* _Supplied data_

......

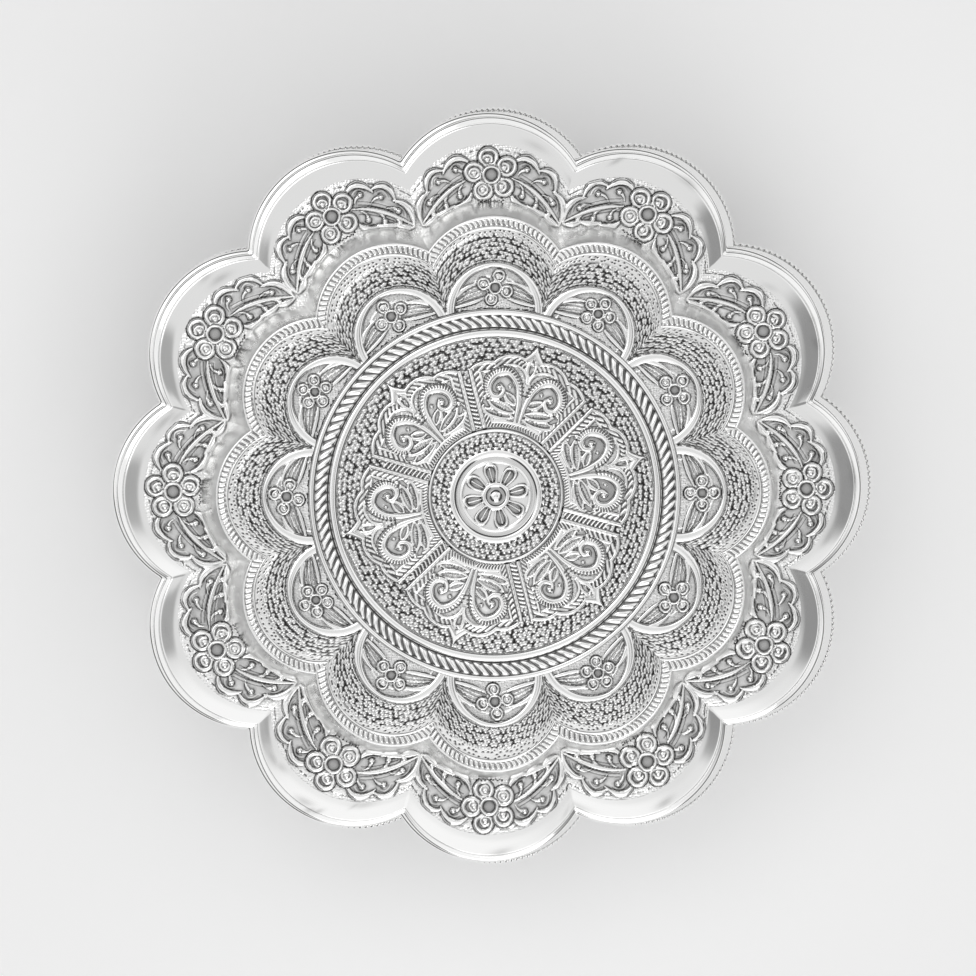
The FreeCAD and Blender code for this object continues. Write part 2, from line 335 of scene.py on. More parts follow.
@dataclass
class Chasing:
    """Heights of chased work over a patch of sheet, drawn stroke by stroke as with small punches."""

    u: Array
    v: Array
    height: Array = field(init=False)
    # how dark each point is painted: oxide in the hollows together with painted shade where shade falls
    oxide_and_shade: Array = field(init=False)

    def __post_init__(self) -> None:
        """Starts from a plain, bright sheet."""
        self.height = np.zeros(self.u.shape)
        self.oxide_and_shade = np.zeros(self.u.shape)

    def _lift(self, index: Array, lift: Array) -> None:
        """Raises points to at least the given heights, and clears the painted oxide and shade from what it
        raises.

        Args:
            index: the points' flat indexes.
            lift: a height for each.
        """
        before = self.height.flat[index]
        self.oxide_and_shade.flat[index] = np.where(lift > before, 0, self.oxide_and_shade.flat[index])
        self.height.flat[index] = np.maximum(before, lift)

    def _set(self, index: Array, inside: Array, level: float, oxide_and_shade: float) -> None:
        """Sets the indexed points that are inside something to one level and one darkness of oxide and
        painted shade.
        """
        self.height.flat[index] = np.where(inside, level, self.height.flat[index])
        self.oxide_and_shade.flat[index] = np.where(inside, oxide_and_shade, self.oxide_and_shade.flat[index])

    def _near(self, line: Array, reach: float) -> Array:
        """Finds the patch's points near a line.

        Args:
            line: the line's points.
            reach: how far off it to look.

        Returns:
            Their flat indexes.
        """
        low, high = line.min(axis=0) - reach, line.max(axis=0) + reach
        near = (self.u > low[0]) & (self.u < high[0]) & (self.v > low[1]) & (self.v < high[1])
        return np.flatnonzero(near)

    def _around(self, at: Array, reach: float) -> tuple[Array, Array]:
        """Flat indexes of the points around a place, and how far from it each is."""
        index = self._near(at[None], reach)
        return index, np.hypot(self.u.flat[index] - at[0], self.v.flat[index] - at[1])

    def _profile(self, line: Array, widths: Array, index: Array, fullness: float) -> Array:
        """The greatest share of its height that a tapering stroke has at points.

        Args:
            line: the stroke's points.
            widths: its half width at each.
            index: flat indexes of the patch's points.
            fullness: as in ridge().

        Returns:
            A share from 0 to 1 for each index.
        """
        points = np.stack([self.u.flat[index], self.v.flat[index]], axis=1)
        start, run = line[:-1], np.diff(line, axis=0)
        rel = points[:, None, :] - start[None]
        t = unit((rel * run).sum(axis=2) / ((run**2).sum(axis=1) + 1e-12))
        away = rel - t[..., None] * run
        width = widths[:-1] + np.diff(widths) * t
        shape = unit(1 - (away**2).sum(axis=2) / width**2) ** fullness
        return (shape * (width / widths.max()) ** 0.6).max(axis=1)

    def stroke(
        self, line: Array, widths: Sequence[float], height: float, fullness: float = 0.32, foot: float = 0.0
    ) -> None:
        """Raises a tapering ridge along a line, and leaves what it does not cover.

        Args:
            line: points on the sheet.
            widths: half widths, spread evenly from the line's start to its end.
            height: the ridge's height where it is widest.
            fullness: as in ridge().
            foot: the level that the ridge starts from.
        """
        half = np.interp(np.linspace(0, 1, len(line)), np.linspace(0, 1, len(widths)), widths)
        index = self._near(line, half.max())
        shape = self._profile(line, half, index, fullness)
        self._lift(index, np.where(shape > 0, foot + height * shape, -1))

    def cut(self, line: Array, half: float, depth: float, oxide_and_shade: float) -> None:
        """Cuts a short groove into raised work, its bottom painted dark with oxide and shade.

        Args:
            line: points on the sheet.
            half: half of the groove's width.
            depth: how deep it is.
            oxide_and_shade: how dark its bottom is painted, oxide with painted shade.
        """
        index = self._near(line, half)
        shape = self._profile(line, np.full(len(line), half), index, 0.5)
        self.height.flat[index] -= depth * shape
        self.oxide_and_shade.flat[index] = np.maximum(self.oxide_and_shade.flat[index], oxide_and_shade * shape)

    def dome(self, at: Array, radius: float, height: float) -> None:
        """Raises a round boss."""
        index, away = self._around(at, radius)
        self._lift(index, np.where(away < radius, ridge(away, radius, height), -1))

    def ring(self, at: Array, radius: float, half: float, height: float) -> None:
        """Raises a round ridge about a point."""
        index, away = self._around(at, radius + half)
        self._lift(index, np.where(abs(away - radius) < half, ridge(away - radius, half, height, 0.35), -1))

    def dish(self, at: Array, radius: float, level: float, oxide_and_shade: float) -> None:
        """Sets everything within a circle to one level and one darkness of oxide and painted shade."""
        index, away = self._around(at, radius)
        self._set(index, away < radius, level, oxide_and_shade)

    def bed(self, outline: Array, level: float = BED, oxide_and_shade: float = 0.24) -> None:
        """Sets everything inside a closed outline to one level and one darkness of oxide and painted shade.

        Args:
            outline: the outline's points.
            level: the height inside it.
            oxide_and_shade: how dark it is painted, oxide with painted shade, from 0 to 1.
        """
        index = self._near(outline, 0)
        u, v = self.u.flat[index], self.v.flat[index]
        inside = np.zeros(index.shape, dtype=bool)
        for (u0, v0), (u1, v1) in zip(outline, np.roll(outline, -1, axis=0)):
            if v0 != v1:
                inside ^= ((v0 > v) != (v1 > v)) & (u < (u1 - u0) * (v - v0) / (v1 - v0) + u0)
        self._set(index, inside, level, oxide_and_shade)

    def shade(self, ground: float | Array) -> Array:
        """The painted oxide and shade, with the plain ground between the motifs painted a little dark too."""
        return np.where((self.height < PLAIN) & (self.oxide_and_shade == 0), ground, self.oxide_and_shade)

    def matted(self) -> Array:
        """How strongly each point is matted: the plain ground fully, the motifs not at all."""
        return unit(1 - self.height / RAISED) * (self.oxide_and_shade == 0)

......

Copy out the whole listing exactly as written.

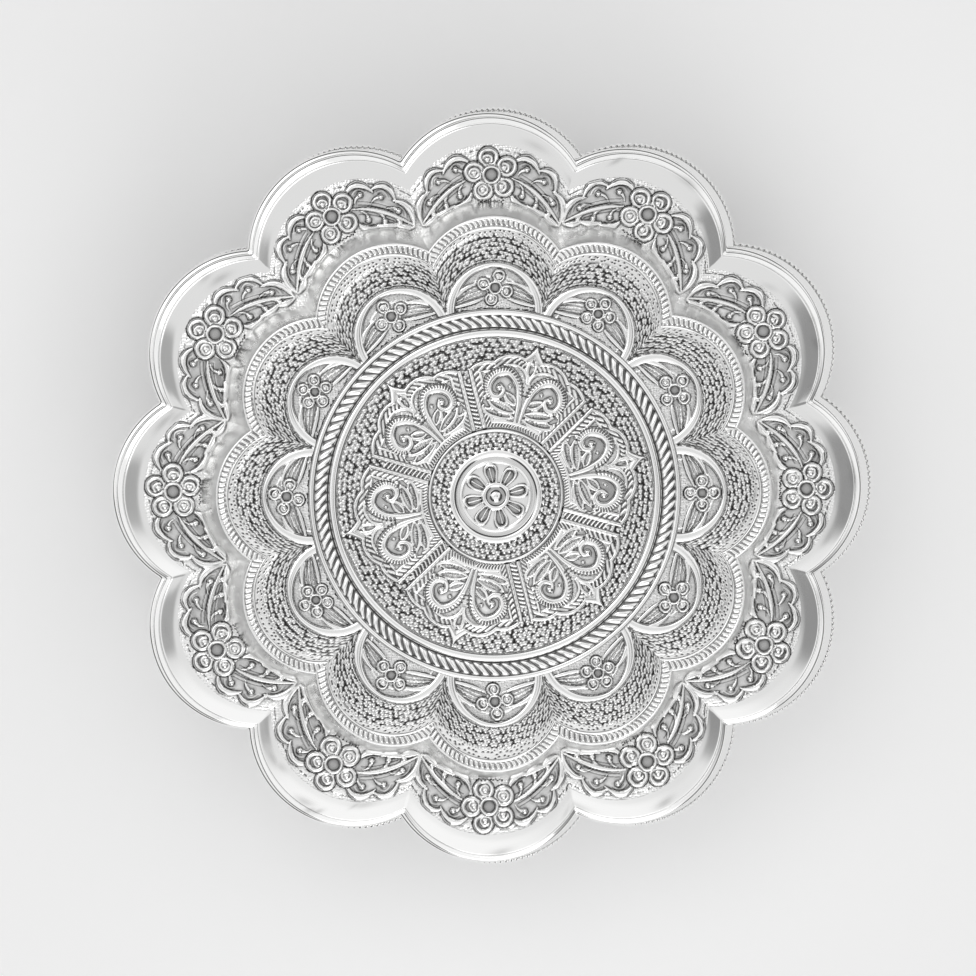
The FreeCAD and Blender code for this object continues. Write part 2, from line 335 of scene.py on. More parts follow.
@dataclass
class Chasing:
    """Heights of chased work over a patch of sheet, drawn stroke by stroke as with small punches."""

    u: Array
    v: Array
    height: Array = field(init=False)
    # how dark each point is painted: oxide in the hollows together with painted shade where shade falls
    oxide_and_shade: Array = field(init=False)

    def __post_init__(self) -> None:
        """Starts from a plain, bright sheet."""
        self.height = np.zeros(self.u.shape)
        self.oxide_and_shade = np.zeros(self.u.shape)

    def _lift(self, index: Array, lift: Array) -> None:
        """Raises points to at least the given heights, and clears the painted oxide and shade from what it
        raises.

        Args:
            index: the points' flat indexes.
            lift: a height for each.
        """
        before = self.height.flat[index]
        self.oxide_and_shade.flat[index] = np.where(lift > before, 0, self.oxide_and_shade.flat[index])
        self.height.flat[index] = np.maximum(before, lift)

    def _set(self, index: Array, inside: Array, level: float, oxide_and_shade: float) -> None:
        """Sets the indexed points that are inside something to one level and one darkness of oxide and
        painted shade.
        """
        self.height.flat[index] = np.where(inside, level, self.height.flat[index])
        self.oxide_and_shade.flat[index] = np.where(inside, oxide_and_shade, self.oxide_and_shade.flat[index])

    def _near(self, line: Array, reach: float) -> Array:
        """Finds the patch's points near a line.

        Args:
            line: the line's points.
            reach: how far off it to look.

        Returns:
            Their flat indexes.
        """
        low, high = line.min(axis=0) - reach, line.max(axis=0) + reach
        near = (self.u > low[0]) & (self.u < high[0]) & (self.v > low[1]) & (self.v < high[1])
        return np.flatnonzero(near)

    def _around(self, at: Array, reach: float) -> tuple[Array, Array]:
        """Flat indexes of the points around a place, and how far from it each is."""
        index = self._near(at[None], reach)
        return index, np.hypot(self.u.flat[index] - at[0], self.v.flat[index] - at[1])

    def _profile(self, line: Array, widths: Array, index: Array, fullness: float) -> Array:
        """The greatest share of its height that a tapering stroke has at points.

        Args:
            line: the stroke's points.
            widths: its half width at each.
            index: flat indexes of the patch's points.
            fullness: as in ridge().

        Returns:
            A share from 0 to 1 for each index.
        """
        points = np.stack([self.u.flat[index], self.v.flat[index]], axis=1)
        start, run = line[:-1], np.diff(line, axis=0)
        rel = points[:, None, :] - start[None]
        t = unit((rel * run).sum(axis=2) / ((run**2).sum(axis=1) + 1e-12))
        away = rel - t[..., None] * run
        width = widths[:-1] + np.diff(widths) * t
        shape = unit(1 - (away**2).sum(axis=2) / width**2) ** fullness
        return (shape * (width / widths.max()) ** 0.6).max(axis=1)

    def stroke(
        self, line: Array, widths: Sequence[float], height: float, fullness: float = 0.32, foot: float = 0.0
    ) -> None:
        """Raises a tapering ridge along a line, and leaves what it does not cover.

        Args:
            line: points on the sheet.
            widths: half widths, spread evenly from the line's start to its end.
            height: the ridge's height where it is widest.
            fullness: as in ridge().
            foot: the level that the ridge starts from.
        """
        half = np.interp(np.linspace(0, 1, len(line)), np.linspace(0, 1, len(widths)), widths)
        index = self._near(line, half.max())
        shape = self._profile(line, half, index, fullness)
        self._lift(index, np.where(shape > 0, foot + height * shape, -1))

    def cut(self, line: Array, half: float, depth: float, oxide_and_shade: float) -> None:
        """Cuts a short groove into raised work, its bottom painted dark with oxide and shade.

        Args:
            line: points on the sheet.
            half: half of the groove's width.
            depth: how deep it is.
            oxide_and_shade: how dark its bottom is painted, oxide with painted shade.
        """
        index = self._near(line, half)
        shape = self._profile(line, np.full(len(line), half), index, 0.5)
        self.height.flat[index] -= depth * shape
        self.oxide_and_shade.flat[index] = np.maximum(self.oxide_and_shade.flat[index], oxide_and_shade * shape)

    def dome(self, at: Array, radius: float, height: float) -> None:
        """Raises a round boss."""
        index, away = self._around(at, radius)
        self._lift(index, np.where(away < radius, ridge(away, radius, height), -1))

    def ring(self, at: Array, radius: float, half: float, height: float) -> None:
        """Raises a round ridge about a point."""
        index, away = self._around(at, radius + half)
        self._lift(index, np.where(abs(away - radius) < half, ridge(away - radius, half, height, 0.35), -1))

    def dish(self, at: Array, radius: float, level: float, oxide_and_shade: float) -> None:
        """Sets everything within a circle to one level and one darkness of oxide and painted shade."""
        index, away = self._around(at, radius)
        self._set(index, away < radius, level, oxide_and_shade)

    def bed(self, outline: Array, level: float = BED, oxide_and_shade: float = 0.24) -> None:
        """Sets everything inside a closed outline to one level and one darkness of oxide and painted shade.

        Args:
            outline: the outline's points.
            level: the height inside it.
            oxide_and_shade: how dark it is painted, oxide with painted shade, from 0 to 1.
        """
        index = self._near(outline, 0)
        u, v = self.u.flat[index], self.v.flat[index]
        inside = np.zeros(index.shape, dtype=bool)
        for (u0, v0), (u1, v1) in zip(outline, np.roll(outline, -1, axis=0)):
            if v0 != v1:
                inside ^= ((v0 > v) != (v1 > v)) & (u < (u1 - u0) * (v - v0) / (v1 - v0) + u0)
        self._set(index, inside, level, oxide_and_shade)

    def shade(self, ground: float | Array) -> Array:
        """The painted oxide and shade, with the plain ground between the motifs painted a little dark too."""
        return np.where((self.height < PLAIN) & (self.oxide_and_shade == 0), ground, self.oxide_and_shade)

    def matted(self) -> Array:
        """How strongly each point is matted: the plain ground fully, the motifs not at all."""
        return unit(1 - self.height / RAISED) * (self.oxide_and_shade == 0)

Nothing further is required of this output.